Director: Imtiaz Ali

Besides Child molestation, caged city life, sufferings of the improvised society, longings of a motherless son, Highway is inherently a road movie of two people from different walks of life enjoying the uncharted journey and each other’s presence. While Imtiaz Ali fabulously mounts these precious moments on screen which I have till now felt only through other senses in real life, he squanders in the remaining parts.

Similar to how a long road drive starts with the commotions of the city, Highway begins with the eccentricity of the leads. While Veer (Ali) keeps rejecting the offer of her captor to escape, the latter keeps showering her with love like a quintessential rowdy with a heart of gold; all the while unsettling us. However, as the film unclutters from melodramatic reasons behind these events, similar to how the rustic beauty of the highway takes us to serenity, the film lands itself in its scenic stretch. It is in this stretch I realized what really wasn’t connecting me with the movie earlier. It isn’t the bewildering grammar of the narrative, but the execution of it. That was why, while I felt Veer opening up about her past in Act-1 to be a cheap trick in the screenplay, I was empathetic when her captor could see his mother in her in Act-2.

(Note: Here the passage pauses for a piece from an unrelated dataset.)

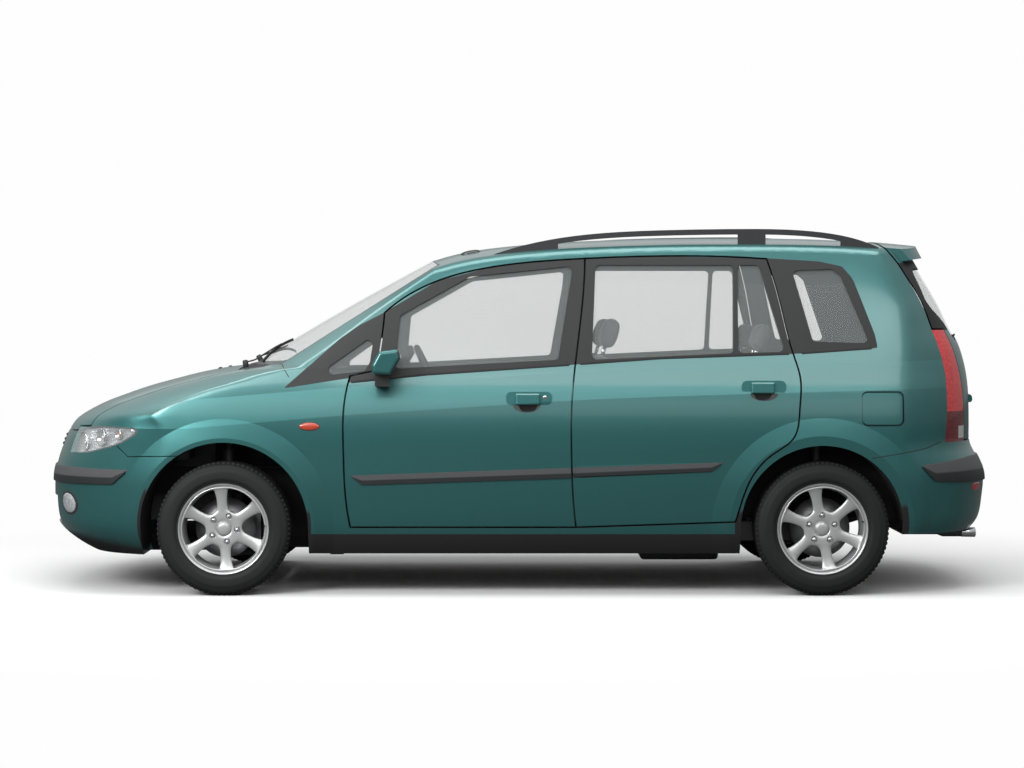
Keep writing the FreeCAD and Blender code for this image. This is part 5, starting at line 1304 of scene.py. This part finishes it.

Though fulfilling, the long stretch of serenity in the highway does have to end and the ruckus re-enter our lives as we approach our destination. Similarly, this Highway too goes back to its staged drama. Yet, as Veer says, ‘I don’t want to go back to the place you took me from; I don’t want to go to the place where you are taking me; but this journey, this journey is what I enjoy’, the journey of the leads once they accepted each other is worth to be revisited.